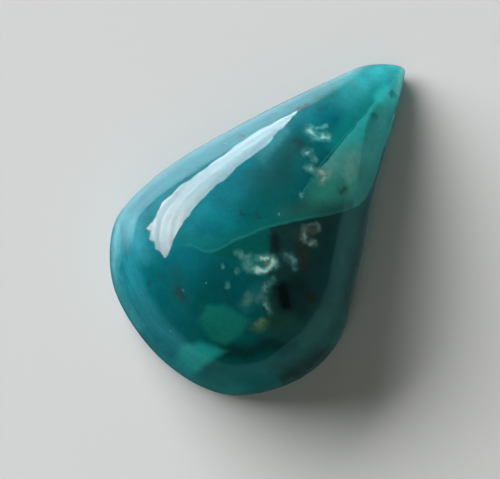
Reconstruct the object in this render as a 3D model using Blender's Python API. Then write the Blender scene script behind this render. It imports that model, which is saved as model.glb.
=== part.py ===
"""A polished teardrop cabochon of gem silica: one translucent stone with a flat back.

The outline is a closed smooth curve. The dome stands on it like a stretched film, full
and round over the wide butt, and falls evenly to the thin tip.
"""

import math

import bmesh
import bpy
import numpy as np
from mathutils import Vector

MM = 0.001

# Driving sizes. The long way of the stone is Y, with the tip at +Y and the back at Z = 0.
LENGTH = 29.9 * MM
WIDTH = 19.1 * MM
HEIGHT = 7.6 * MM

# The back edge is eased by a small bevel, up to the girdle, the widest line of the stone.
BEVEL_INSET = 0.5 * MM
GIRDLE_HEIGHT = 0.7 * MM

# The dome's section from girdle to crest: 0.5 gives half an ellipse.
SECTION_POWER = 0.5
# The crest falls to the tip over about this distance, with this power.
TIP_FALL = 9.0 * MM
TIP_POWER = 0.5

# The outline's own points in millimetres: the tip's corner, the left flank, the butt and
# the right flank. LENGTH and WIDTH set the final size of the outline.
OUTLINE_POINTS = (
    (1.59, 14.94),
    (-0.75, 13.48),
    (-2.60, 10.35),
    (-5.86, 3.98),
    (-8.52, -2.16),
    (-9.45, -6.20),
    (-9.34, -8.46),
    (-6.66, -12.16),
    (-0.45, -14.79),
    (5.00, -14.32),
    (8.65, -10.54),
    (9.56, -6.44),
    (7.62, -0.52),
    (5.28, 5.00),
    (3.46, 10.40),
    (2.01, 14.29),
)

# How finely the surface is divided, round the outline and from the girdle to the crest.
ROUND_STEPS = 96
RISE_STEPS = 14
SPLINE_STEPS = 40

# Edges sharper than this, in degrees, are shown crisp.
SHARP_ANGLE = 30

# The rows of faces run in from the outline to this line below the crest.
CREST_TIP = Vector((1.2, 12.9)) * MM
CREST_BUTT = Vector((0.2, -7.0)) * MM

STONE_COLOUR = (0.006, 0.155, 0.165, 1.0)
STONE_ROUGHNESS = 0.05

COLLECTION_NAME = "gem silica cabochon"
STONE_NAME = "gem_silica_cabochon"


def clear_scene():
    """Remove every object that the new file starts with."""
    for obj in list(bpy.data.objects):
        bpy.data.objects.remove(obj, do_unlink=True)


def closed_spline(knots, steps):
    """Points along the smooth closed curve through the knots, a centripetal spline."""
    count = len(knots)
    points = []
    for i in range(count):
        p0, p1, p2, p3 = (knots[(i + k - 1) % count] for k in range(4))
        t1 = (p1 - p0).length ** 0.5
        t2 = t1 + (p2 - p1).length ** 0.5
        t3 = t2 + (p3 - p2).length ** 0.5
        for step in range(steps):
            t = t1 + (t2 - t1) * step / steps
            a1 = p0.lerp(p1, t / t1)
            a2 = p1.lerp(p2, (t - t1) / (t2 - t1))
            a3 = p2.lerp(p3, (t - t2) / (t3 - t2))
            b1 = a1.lerp(a2, t / t2)
            b2 = a2.lerp(a3, (t - t1) / (t3 - t1))
            points.append(b1.lerp(b2, (t - t1) / (t2 - t1)))
    return np.array(points)


def evenly_spaced(points, count):
    """The closed run of points taken again at equal steps along its length."""
    closed = np.vstack([points, points[:1]])
    steps = np.linalg.norm(np.diff(closed, axis=0), axis=1)
    run = np.concatenate([[0.0], np.cumsum(steps)])
    wanted = run[-1] * np.arange(count) / count
    return np.column_stack([np.interp(wanted, run, closed[:, k]) for k in (0, 1)])


def girdle_outline():
    """The stone's outline at the girdle, set to LENGTH by WIDTH and centred."""
    curve = closed_spline([Vector(p) for p in OUTLINE_POINTS], SPLINE_STEPS)
    outline = evenly_spaced(curve, ROUND_STEPS)
    low, high = outline.min(axis=0), outline.max(axis=0)
    return (outline - (low + high) / 2) * np.array([WIDTH, LENGTH]) / (high - low)


def distance_inside(places, outline):
    """A smooth stand-in for how far each place is from the outline (mean value).

    It is the true distance near the outline and has no crease anywhere inside.
    """
    to_start = outline[None] - places[:, None]
    to_end = np.roll(outline, -1, axis=0)[None] - places[:, None]
    start_length = np.linalg.norm(to_start, axis=2)
    end_length = np.linalg.norm(to_end, axis=2)
    cross = to_start[..., 0] * to_end[..., 1] - to_start[..., 1] * to_end[..., 0]
    dot = (to_start * to_end).sum(axis=2)
    half_angle = cross / (start_length * end_length + dot)
    return 2 / (half_angle * (1 / start_length + 1 / end_length)).sum(axis=1)


def dome_shape(places, outline):
    """The polished surface's height over the girdle at each place, before it is scaled."""
    from_tip = np.linalg.norm(places - outline[0], axis=1)
    fall = (1 - np.exp(-from_tip / TIP_FALL)) ** TIP_POWER
    return distance_inside(places, outline) ** SECTION_POWER * fall


def crest_places():
    """The points under the crest that the outline's points are joined to."""
    turn = 2 * math.pi * np.arange(ROUND_STEPS) / ROUND_STEPS
    along = ((1 - np.cos(turn)) / 2)[:, None]
    return np.array(CREST_TIP) * (1 - along) + np.array(CREST_BUTT) * along


def inset(outline, distance):
    """The closed outline moved in by a distance."""
    ahead = np.roll(outline, -1, axis=0) - np.roll(outline, 1, axis=0)
    ahead /= np.linalg.norm(ahead, axis=1)[:, None]
    return outline + distance * np.column_stack([-ahead[:, 1], ahead[:, 0]])


def add_row(bm, places, heights):
    """New vertices at the places, each at its height."""
    return [bm.verts.new((x, y, z)) for (x, y), z in zip(places, heights)]


def join_rows(bm, lower, upper):
    """Faces between two closed rows of vertices."""
    count = len(lower)
    for i in range(count):
        after = (i + 1) % count
        bm.faces.new((lower[i], lower[after], upper[after], upper[i]))


def stone_mesh():
    """The stone's closed mesh: the flat back, the bevel, the dome's rows and the crest."""
    outline = girdle_outline()
    crest = crest_places()
    half = ROUND_STEPS // 2
    tallest = dome_shape(crest, outline).max()
    rise = HEIGHT - GIRDLE_HEIGHT

    bm = bmesh.new()
    back = add_row(bm, inset(outline, BEVEL_INSET), np.zeros(ROUND_STEPS))
    bm.faces.new(reversed(back))
    row = add_row(bm, outline, np.full(ROUND_STEPS, GIRDLE_HEIGHT))
    join_rows(bm, back, row)
    for step in range(1, RISE_STEPS):
        places = outline + (crest - outline) * (step / RISE_STEPS) ** 2
        heights = GIRDLE_HEIGHT + rise * dome_shape(places, outline) / tallest
        next_row = add_row(bm, places, heights)
        join_rows(bm, row, next_row)
        row = next_row
    heights = GIRDLE_HEIGHT + rise * dome_shape(crest, outline) / tallest
    line = add_row(bm, crest[: half + 1], heights)
    join_rows(bm, row, line + line[half - 1 : 0 : -1])

    mesh = bpy.data.meshes.new(STONE_NAME)
    bm.to_mesh(mesh)
    bm.free()
    return mesh


def polished_material():
    """The polished teal stone."""
    material = bpy.data.materials.new("gem_silica")
    material.use_nodes = True
    shader = material.node_tree.nodes["Principled BSDF"]
    shader.inputs["Base Color"].default_value = STONE_COLOUR
    shader.inputs["Roughness"].default_value = STONE_ROUGHNESS
    shader.inputs["Metallic"].default_value = 0.0
    material.diffuse_color = STONE_COLOUR
    return material


def add_stone(collection):
    """The stone as one object, smooth over the dome and crisp at the back's edges."""
    mesh = stone_mesh()
    mesh.materials.append(polished_material())
    mesh.shade_smooth()
    mesh.set_sharp_from_angle(angle=math.radians(SHARP_ANGLE))
    stone = bpy.data.objects.new(STONE_NAME, mesh)
    collection.objects.link(stone)


def main():
    clear_scene()
    collection = bpy.data.collections.new(COLLECTION_NAME)
    bpy.context.scene.collection.children.link(collection)
    add_stone(collection)


main()
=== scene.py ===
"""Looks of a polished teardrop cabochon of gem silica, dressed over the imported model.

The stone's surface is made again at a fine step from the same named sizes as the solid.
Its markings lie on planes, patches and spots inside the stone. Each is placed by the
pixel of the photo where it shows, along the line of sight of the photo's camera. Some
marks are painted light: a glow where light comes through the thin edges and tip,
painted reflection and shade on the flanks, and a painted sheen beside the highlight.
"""
import logging
import math
from dataclasses import dataclass, field
from enum import Enum

import bmesh
import bpy
import numpy as np
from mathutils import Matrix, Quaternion, Vector


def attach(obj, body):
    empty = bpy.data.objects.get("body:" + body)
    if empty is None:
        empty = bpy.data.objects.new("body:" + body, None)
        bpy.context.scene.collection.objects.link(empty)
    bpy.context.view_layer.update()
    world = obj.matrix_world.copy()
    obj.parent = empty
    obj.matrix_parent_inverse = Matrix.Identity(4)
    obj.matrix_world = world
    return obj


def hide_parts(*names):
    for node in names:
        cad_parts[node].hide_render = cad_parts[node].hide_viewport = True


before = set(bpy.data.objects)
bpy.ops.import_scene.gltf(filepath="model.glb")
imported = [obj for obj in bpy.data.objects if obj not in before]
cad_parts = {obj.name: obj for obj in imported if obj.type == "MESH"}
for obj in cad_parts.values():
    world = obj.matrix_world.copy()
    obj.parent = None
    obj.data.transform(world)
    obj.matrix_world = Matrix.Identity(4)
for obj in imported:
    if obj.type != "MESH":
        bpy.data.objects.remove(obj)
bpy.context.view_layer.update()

MM = 0.001
BODY = "root"
STONE_NODE = "gem_silica_cabochon"

PHOTO_WIDTH = 500
PHOTO_HEIGHT = 479

log = logging.getLogger("gem silica cabochon")

Colour = tuple[float, float, float]
Place = tuple[float, float, float]
Way = tuple[float, float, float]
Pixel = tuple[float, float]
Pixels = tuple[Pixel, ...]
# Where a soft step starts and where it is complete.
Span = tuple[float, float]

# Directions in the stone's frame, and what is kept of one that is laid level.
RIGHT_WAY: Way = (1.0, 0.0, 0.0)
TIP_WAY: Way = (0.0, 1.0, 0.0)
UP_WAY: Way = (0.0, 0.0, 1.0)
LEVEL: Way = (1.0, 1.0, 0.0)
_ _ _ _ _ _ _
Short exercise: Each line from the start of the listing above through the line containing "bpy.data.objects.remove(obj, do_unlink=True)" should be copied exactly, please, with no other lines added.

Task solution:
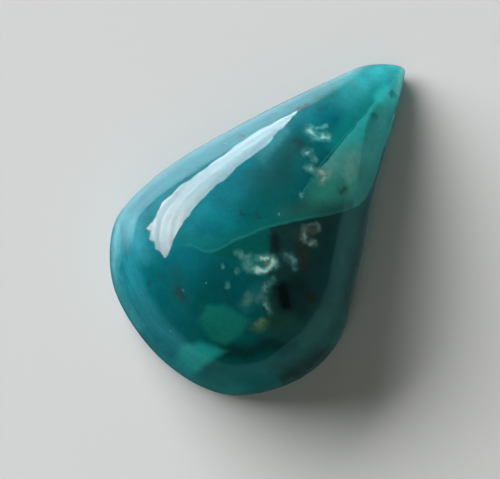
Reconstruct the object in this render as a 3D model using Blender's Python API. Then write the Blender scene script behind this render. It imports that model, which is saved as model.glb.
=== part.py ===
"""A polished teardrop cabochon of gem silica: one translucent stone with a flat back.

The outline is a closed smooth curve. The dome stands on it like a stretched film, full
and round over the wide butt, and falls evenly to the thin tip.
"""

import math

import bmesh
import bpy
import numpy as np
from mathutils import Vector

MM = 0.001

# Driving sizes. The long way of the stone is Y, with the tip at +Y and the back at Z = 0.
LENGTH = 29.9 * MM
WIDTH = 19.1 * MM
HEIGHT = 7.6 * MM

# The back edge is eased by a small bevel, up to the girdle, the widest line of the stone.
BEVEL_INSET = 0.5 * MM
GIRDLE_HEIGHT = 0.7 * MM

# The dome's section from girdle to crest: 0.5 gives half an ellipse.
SECTION_POWER = 0.5
# The crest falls to the tip over about this distance, with this power.
TIP_FALL = 9.0 * MM
TIP_POWER = 0.5

# The outline's own points in millimetres: the tip's corner, the left flank, the butt and
# the right flank. LENGTH and WIDTH set the final size of the outline.
OUTLINE_POINTS = (
    (1.59, 14.94),
    (-0.75, 13.48),
    (-2.60, 10.35),
    (-5.86, 3.98),
    (-8.52, -2.16),
    (-9.45, -6.20),
    (-9.34, -8.46),
    (-6.66, -12.16),
    (-0.45, -14.79),
    (5.00, -14.32),
    (8.65, -10.54),
    (9.56, -6.44),
    (7.62, -0.52),
    (5.28, 5.00),
    (3.46, 10.40),
    (2.01, 14.29),
)

# How finely the surface is divided, round the outline and from the girdle to the crest.
ROUND_STEPS = 96
RISE_STEPS = 14
SPLINE_STEPS = 40

# Edges sharper than this, in degrees, are shown crisp.
SHARP_ANGLE = 30

# The rows of faces run in from the outline to this line below the crest.
CREST_TIP = Vector((1.2, 12.9)) * MM
CREST_BUTT = Vector((0.2, -7.0)) * MM

STONE_COLOUR = (0.006, 0.155, 0.165, 1.0)
STONE_ROUGHNESS = 0.05

COLLECTION_NAME = "gem silica cabochon"
STONE_NAME = "gem_silica_cabochon"


def clear_scene():
    """Remove every object that the new file starts with."""
    for obj in list(bpy.data.objects):
        bpy.data.objects.remove(obj, do_unlink=True)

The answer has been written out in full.